Will that work out? Maybe not. Just ask Darpa, which ran a similar program called Galileo in 2012. The agency scrapped it halfway through.

But in the land of astronomy—where they build telescopes for a living—a few scientists have steadily been working on this problem.

Take the Magdalena Ridge Observatory Interferometer, set in New Mexico. Eventually, it will have 10 telescopes, each 1.4 meters across. They’ll spread in a three-armed Y, with limbs that can stretch or shrink to change the zoom. In its closest-up view, the interferometer could see geosynchronous satellite parts a quarter of a meter wide. The first telescope caught its first light as part of the array last year; its second will pop online in 2020; and the third will join in 2021. Soon after, the interferometer will start work.

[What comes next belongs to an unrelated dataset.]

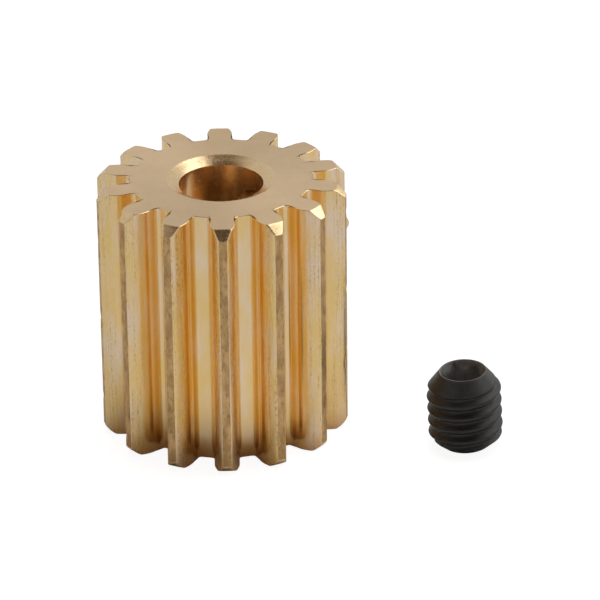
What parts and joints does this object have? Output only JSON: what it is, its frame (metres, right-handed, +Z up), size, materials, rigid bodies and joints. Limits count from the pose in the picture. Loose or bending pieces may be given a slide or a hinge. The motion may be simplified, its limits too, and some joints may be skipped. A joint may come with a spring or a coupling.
{
  "type": "spur pinion with set screw",
  "caption": "Small brass spur pinion with a plain bore and a tapped cross hole, and the loose black socket set screw that clamps it to a motor shaft.",
  "frame": {"origin": "on the surface that both pieces stand on, below the middle of the box around the set", "axes": "+Z up along the pinion's axis, +X from the pinion's axis towards the set screw's axis"},
  "size_m": [0.0158, 0.0096, 0.0102],
  "materials": {
    "brass": "machined, satin end faces, drawn and scratched tooth flanks",
    "black_steel": "black oxide, satin"
  },
  "bodies": {
    "pinion": {"pinion_gear": "brass"},
    "set_screw": {"set_screw": "black_steel"}
  },
  "joints": [
    {"name": "set_screw_lift", "type": "slide", "parent": "pinion", "child": "set_screw", "axis": [0, 0, 1], "range_m": [0, 0.012]}
  ]
}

The Navy Precision Optical Interferometer uses an array of telescopes working together to take detailed images of distant objects.

New Mexico Tech

The Magdalena Ridge project is a joint effort between the New Mexico Institute of Mining and Technology and the Air Force Research Lab. Taking geosynchronous glamour shots is becoming ever more critical, says Michelle Creech-Eakman, a physicist at New Mexico Tech and the interferometer’s project scientist. It’s crowded up there, filled not just with satellites old and new but also with space junk, like those bits that Telkom-1 vomited out, and other dead, useless instruments. “People don’t always clean up when they’re done with their toys,” she says. In the event of a crash, an interferometer could potentially do a checkup.

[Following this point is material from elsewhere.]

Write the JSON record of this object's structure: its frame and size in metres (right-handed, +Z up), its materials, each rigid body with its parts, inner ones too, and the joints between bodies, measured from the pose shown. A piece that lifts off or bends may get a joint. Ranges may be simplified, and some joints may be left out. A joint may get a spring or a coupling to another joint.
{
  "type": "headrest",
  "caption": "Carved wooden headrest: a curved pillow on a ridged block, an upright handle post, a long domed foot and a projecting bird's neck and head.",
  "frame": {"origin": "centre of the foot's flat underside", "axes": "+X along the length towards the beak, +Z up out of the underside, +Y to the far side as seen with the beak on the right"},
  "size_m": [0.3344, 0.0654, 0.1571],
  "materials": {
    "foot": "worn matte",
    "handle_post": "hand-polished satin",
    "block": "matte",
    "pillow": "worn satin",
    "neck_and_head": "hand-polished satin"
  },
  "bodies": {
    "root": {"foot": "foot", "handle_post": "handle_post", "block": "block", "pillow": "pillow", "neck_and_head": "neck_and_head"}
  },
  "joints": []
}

None of that, though, is really why Creech-Eakman got into the interferometer business. She’s a stellar astronomer, interested in the suns of other solar systems, much farther away than even the most intrepid satellites. With an interferometer of Magdalena Ridge’s scope, scientists like her can start to see details of stars, which are normally just points of light. The existing instruments have already changed astronomers’ fundamental assumptions about stars—for example, that they’re spheres, which they’re not.

With these instruments, astronomers can also see sunspots in other solar systems, and compare those stars’ nifty cycling polka dots to those on our own sun. Interferometers, in addition, show stars spitting out material in real time, and scientists can investigate how that shedding changes as they age. Are they constantly sloughing themselves off, or do they puff plasma off in clumps?

Not too far away, outside of Flagstaff, another project, this one called the Navy Precision Optical Interferometer, also stares at stars and notes their ultra-precise positions in space, an activity of interest because the heavens still form the backbone of earthly navigation. The observatory is upgrading to meter-sized telescopes, and while it hasn’t yet snapped IARPA-quality images, it did once lay eyes on a geosynchronous DirecTV satellite. Way back in 2008 and 2009, it observed the sitcom-beamer during “glint season,” when the sun reflects off the solar panels juuuuust right and brightens the satellite up.

That’s a far cry from geosynchronous portrait mode, but it’s a start. And in the opinion of Lowell’s van Belle, the military and intelligence communities would do well not to focus so tightly on the satellites far, far away. After all, the world runs on navigation satellites, whose signals don’t just tell you how to get to Pizza Hut but also feed into banking systems, the electric grid, TV, radio, weather reporting, cell service, and seismic monitoring. American GPS satellites, the Chinese BeiDou constellation, Russia’s GLONASS, and Europe’s Galileo all have satellites circling below geosynchronous orbit and are all vulnerable to attack or malfunction. “They’re missing half the interesting stuff,” says van Belle. If we were going to make a Lord of the Rings joke here, we could say they were missing Middle Earth orbit.